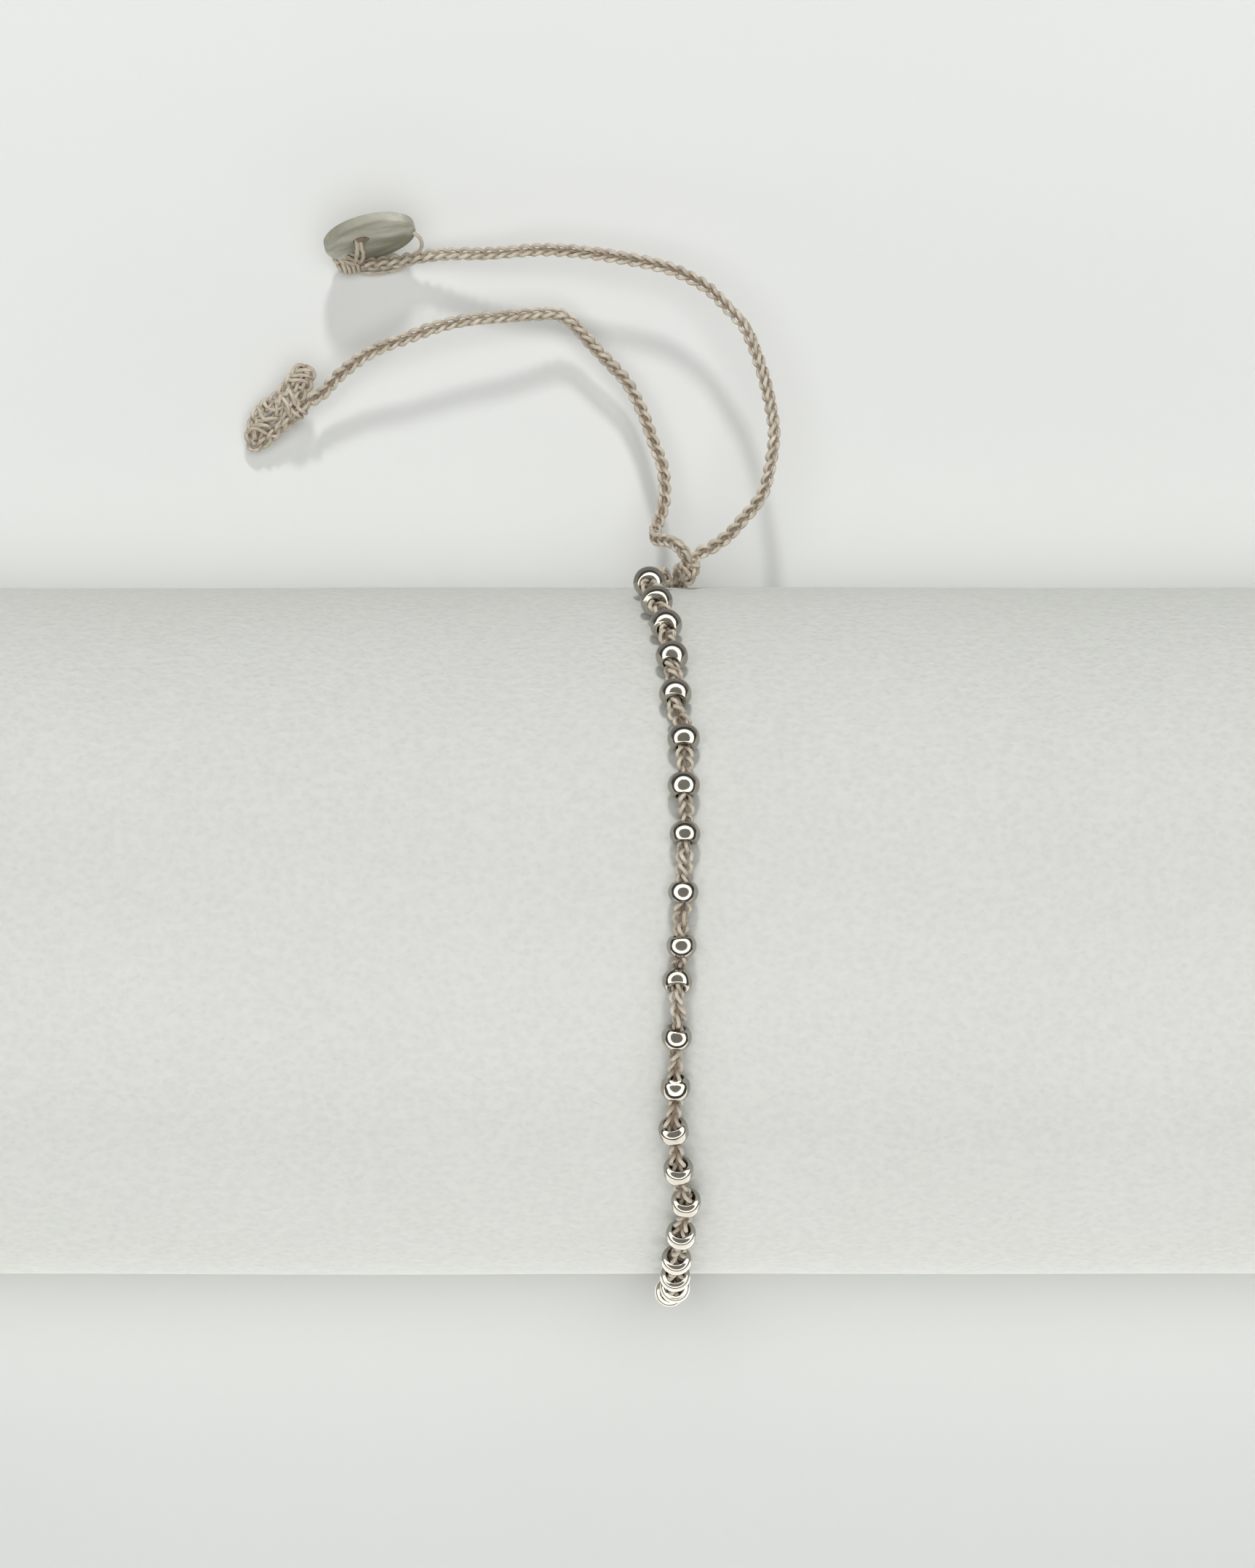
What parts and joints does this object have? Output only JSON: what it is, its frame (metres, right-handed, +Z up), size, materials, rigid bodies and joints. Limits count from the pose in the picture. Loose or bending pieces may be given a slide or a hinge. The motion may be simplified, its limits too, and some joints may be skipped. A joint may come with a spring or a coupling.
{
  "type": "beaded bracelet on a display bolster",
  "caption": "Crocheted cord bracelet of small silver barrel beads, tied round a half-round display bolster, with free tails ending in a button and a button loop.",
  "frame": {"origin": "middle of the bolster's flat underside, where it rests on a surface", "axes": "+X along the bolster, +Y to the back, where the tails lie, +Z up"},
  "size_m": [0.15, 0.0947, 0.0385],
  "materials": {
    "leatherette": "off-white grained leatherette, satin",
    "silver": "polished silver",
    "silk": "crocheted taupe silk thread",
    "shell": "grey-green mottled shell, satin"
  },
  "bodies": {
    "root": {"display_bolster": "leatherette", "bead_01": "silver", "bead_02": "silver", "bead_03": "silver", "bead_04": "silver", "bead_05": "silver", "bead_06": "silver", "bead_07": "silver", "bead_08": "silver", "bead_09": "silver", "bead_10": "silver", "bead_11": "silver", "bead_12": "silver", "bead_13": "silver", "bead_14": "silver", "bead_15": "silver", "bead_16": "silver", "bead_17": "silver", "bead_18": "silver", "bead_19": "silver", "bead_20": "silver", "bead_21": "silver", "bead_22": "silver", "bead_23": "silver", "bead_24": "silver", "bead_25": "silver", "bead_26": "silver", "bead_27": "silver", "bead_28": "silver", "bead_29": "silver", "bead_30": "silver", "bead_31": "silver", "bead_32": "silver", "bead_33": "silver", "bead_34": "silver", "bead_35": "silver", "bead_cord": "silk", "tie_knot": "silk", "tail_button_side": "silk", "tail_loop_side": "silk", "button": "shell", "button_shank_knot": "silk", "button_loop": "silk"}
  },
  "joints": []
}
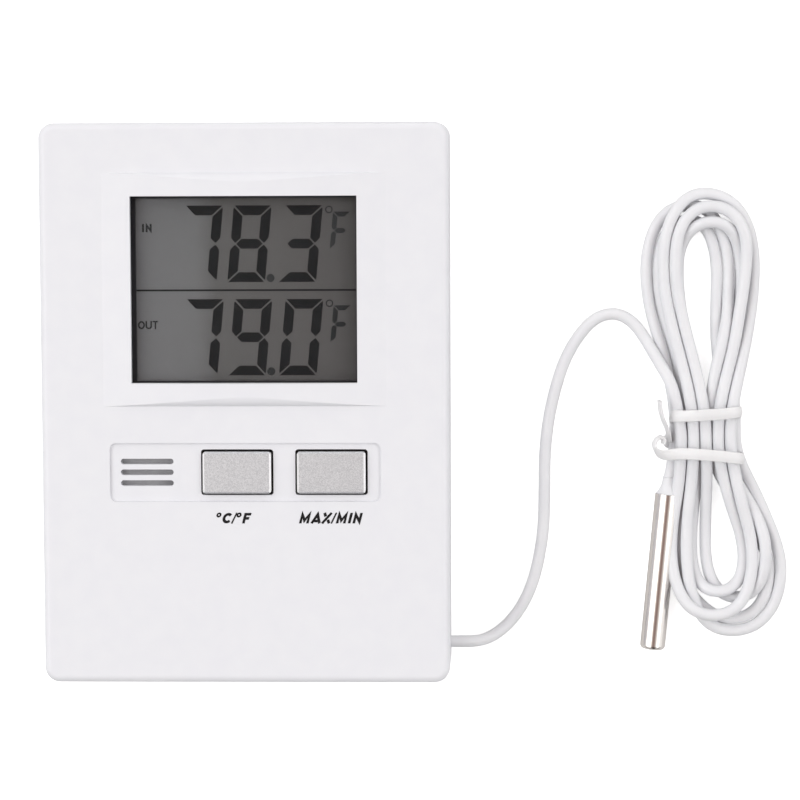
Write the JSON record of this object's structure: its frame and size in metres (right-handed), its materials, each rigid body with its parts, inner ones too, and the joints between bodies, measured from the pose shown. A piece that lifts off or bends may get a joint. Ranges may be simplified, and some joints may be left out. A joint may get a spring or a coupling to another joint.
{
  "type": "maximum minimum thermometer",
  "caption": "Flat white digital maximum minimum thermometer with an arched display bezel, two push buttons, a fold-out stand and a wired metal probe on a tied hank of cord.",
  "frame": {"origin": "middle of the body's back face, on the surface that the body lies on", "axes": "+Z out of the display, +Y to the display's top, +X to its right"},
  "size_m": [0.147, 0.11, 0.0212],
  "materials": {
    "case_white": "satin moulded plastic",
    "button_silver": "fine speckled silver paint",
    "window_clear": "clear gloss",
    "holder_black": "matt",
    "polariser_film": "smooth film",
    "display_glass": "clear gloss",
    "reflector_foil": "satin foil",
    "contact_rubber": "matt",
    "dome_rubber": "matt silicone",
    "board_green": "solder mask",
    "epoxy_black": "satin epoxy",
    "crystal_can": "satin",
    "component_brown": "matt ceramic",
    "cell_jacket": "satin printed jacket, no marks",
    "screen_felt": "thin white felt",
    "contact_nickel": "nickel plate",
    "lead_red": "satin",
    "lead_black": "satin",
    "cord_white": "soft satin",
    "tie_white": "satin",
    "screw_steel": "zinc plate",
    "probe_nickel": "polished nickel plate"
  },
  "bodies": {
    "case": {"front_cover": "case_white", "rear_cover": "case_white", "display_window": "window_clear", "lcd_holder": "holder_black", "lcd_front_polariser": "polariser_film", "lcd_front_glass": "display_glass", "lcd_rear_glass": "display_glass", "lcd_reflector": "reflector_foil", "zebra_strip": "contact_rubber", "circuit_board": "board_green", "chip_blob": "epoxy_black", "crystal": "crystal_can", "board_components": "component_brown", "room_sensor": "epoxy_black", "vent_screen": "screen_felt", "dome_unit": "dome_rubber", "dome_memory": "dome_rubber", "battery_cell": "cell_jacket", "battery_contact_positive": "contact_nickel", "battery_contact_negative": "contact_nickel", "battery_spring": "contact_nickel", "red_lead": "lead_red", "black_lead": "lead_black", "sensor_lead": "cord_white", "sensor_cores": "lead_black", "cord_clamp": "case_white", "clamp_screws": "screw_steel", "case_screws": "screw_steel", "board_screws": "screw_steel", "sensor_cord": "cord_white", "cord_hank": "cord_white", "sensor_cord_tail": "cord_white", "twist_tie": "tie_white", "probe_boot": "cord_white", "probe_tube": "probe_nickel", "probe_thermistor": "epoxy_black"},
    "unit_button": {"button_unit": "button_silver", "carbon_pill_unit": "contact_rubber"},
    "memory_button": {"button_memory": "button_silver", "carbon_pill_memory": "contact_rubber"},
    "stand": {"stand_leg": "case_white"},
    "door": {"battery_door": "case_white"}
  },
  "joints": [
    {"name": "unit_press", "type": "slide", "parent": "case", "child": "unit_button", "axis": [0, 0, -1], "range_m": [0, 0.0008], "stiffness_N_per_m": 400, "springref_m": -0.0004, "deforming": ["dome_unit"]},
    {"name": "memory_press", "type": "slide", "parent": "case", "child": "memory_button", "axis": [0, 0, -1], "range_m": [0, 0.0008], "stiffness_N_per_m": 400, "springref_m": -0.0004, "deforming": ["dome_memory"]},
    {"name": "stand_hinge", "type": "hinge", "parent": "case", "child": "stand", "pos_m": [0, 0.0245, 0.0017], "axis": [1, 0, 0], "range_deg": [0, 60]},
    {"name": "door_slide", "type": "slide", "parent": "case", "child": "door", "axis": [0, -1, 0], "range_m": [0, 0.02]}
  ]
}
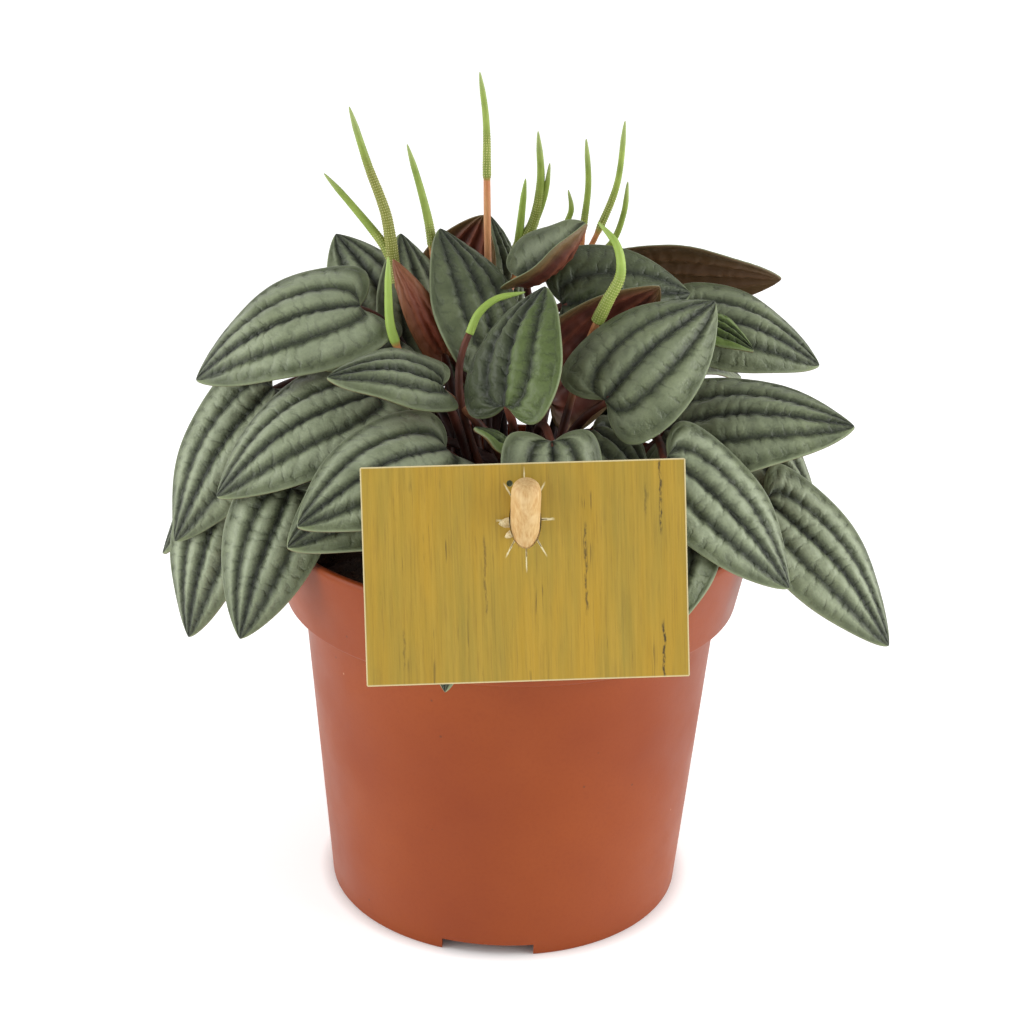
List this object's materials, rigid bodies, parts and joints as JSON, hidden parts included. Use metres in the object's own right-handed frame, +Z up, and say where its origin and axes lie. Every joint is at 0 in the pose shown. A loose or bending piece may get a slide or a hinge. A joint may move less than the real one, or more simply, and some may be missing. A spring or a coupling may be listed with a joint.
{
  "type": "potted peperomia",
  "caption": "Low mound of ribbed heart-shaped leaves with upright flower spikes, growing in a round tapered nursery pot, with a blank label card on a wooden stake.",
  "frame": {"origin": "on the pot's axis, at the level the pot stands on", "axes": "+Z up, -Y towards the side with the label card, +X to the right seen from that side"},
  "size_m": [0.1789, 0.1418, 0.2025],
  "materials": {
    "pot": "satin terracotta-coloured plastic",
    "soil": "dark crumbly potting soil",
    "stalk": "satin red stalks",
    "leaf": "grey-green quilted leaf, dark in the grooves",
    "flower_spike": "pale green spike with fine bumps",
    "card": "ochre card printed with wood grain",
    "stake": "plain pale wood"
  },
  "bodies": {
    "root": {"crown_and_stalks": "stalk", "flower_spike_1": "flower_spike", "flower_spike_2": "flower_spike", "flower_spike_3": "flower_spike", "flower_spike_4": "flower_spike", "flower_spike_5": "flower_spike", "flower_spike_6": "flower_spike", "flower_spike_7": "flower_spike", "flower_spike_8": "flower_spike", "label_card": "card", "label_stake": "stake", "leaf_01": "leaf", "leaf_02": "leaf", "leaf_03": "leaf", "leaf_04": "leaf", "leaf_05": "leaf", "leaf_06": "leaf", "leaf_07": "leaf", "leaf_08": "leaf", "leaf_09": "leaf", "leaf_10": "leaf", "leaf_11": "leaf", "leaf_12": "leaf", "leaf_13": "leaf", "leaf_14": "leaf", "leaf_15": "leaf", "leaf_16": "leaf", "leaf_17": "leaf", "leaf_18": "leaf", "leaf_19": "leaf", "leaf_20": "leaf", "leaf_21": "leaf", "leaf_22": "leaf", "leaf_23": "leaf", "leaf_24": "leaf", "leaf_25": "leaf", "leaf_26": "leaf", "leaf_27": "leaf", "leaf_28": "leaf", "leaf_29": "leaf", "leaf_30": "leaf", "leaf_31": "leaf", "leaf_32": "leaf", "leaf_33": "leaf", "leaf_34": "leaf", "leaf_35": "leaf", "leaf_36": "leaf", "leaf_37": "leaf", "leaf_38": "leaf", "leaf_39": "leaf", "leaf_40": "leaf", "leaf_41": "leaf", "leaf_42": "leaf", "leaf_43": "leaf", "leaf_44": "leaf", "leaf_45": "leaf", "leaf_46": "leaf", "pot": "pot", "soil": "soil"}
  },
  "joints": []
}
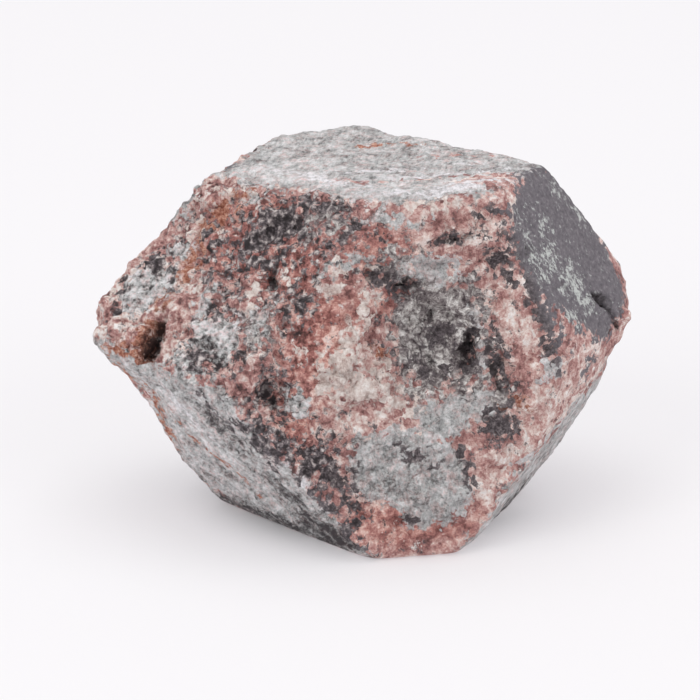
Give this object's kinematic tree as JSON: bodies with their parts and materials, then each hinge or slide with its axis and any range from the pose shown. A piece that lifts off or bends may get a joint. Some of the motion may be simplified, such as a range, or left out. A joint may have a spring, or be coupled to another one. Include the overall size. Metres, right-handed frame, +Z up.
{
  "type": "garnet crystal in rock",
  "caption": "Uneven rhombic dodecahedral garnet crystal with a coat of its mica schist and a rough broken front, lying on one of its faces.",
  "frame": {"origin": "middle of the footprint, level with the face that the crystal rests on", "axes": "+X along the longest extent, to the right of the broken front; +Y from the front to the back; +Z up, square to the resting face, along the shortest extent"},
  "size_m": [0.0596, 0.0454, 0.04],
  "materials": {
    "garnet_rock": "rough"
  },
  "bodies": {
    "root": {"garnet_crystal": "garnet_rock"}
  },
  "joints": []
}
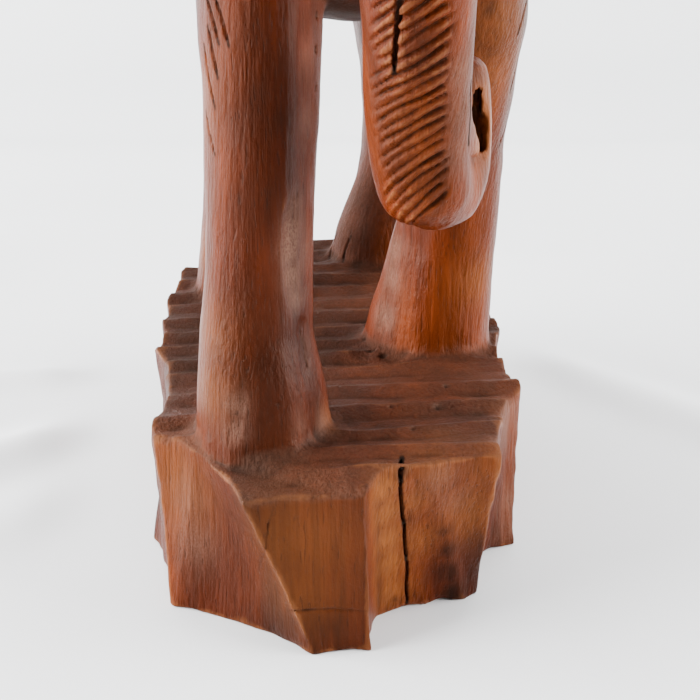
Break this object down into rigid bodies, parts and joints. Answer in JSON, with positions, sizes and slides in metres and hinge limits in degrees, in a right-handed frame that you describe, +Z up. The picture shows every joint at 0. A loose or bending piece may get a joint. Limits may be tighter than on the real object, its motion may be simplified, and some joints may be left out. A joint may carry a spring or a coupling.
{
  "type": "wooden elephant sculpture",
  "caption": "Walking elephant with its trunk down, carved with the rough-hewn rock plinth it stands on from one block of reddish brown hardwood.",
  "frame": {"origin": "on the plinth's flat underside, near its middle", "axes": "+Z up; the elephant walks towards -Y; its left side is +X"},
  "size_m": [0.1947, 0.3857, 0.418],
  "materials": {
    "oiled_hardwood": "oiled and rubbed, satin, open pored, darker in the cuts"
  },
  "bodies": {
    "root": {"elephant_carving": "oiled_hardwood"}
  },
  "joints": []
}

What the exercise asks: Each line of the data that includes the word "down" counts once; report the total and nothing more.

Answer to this task: 2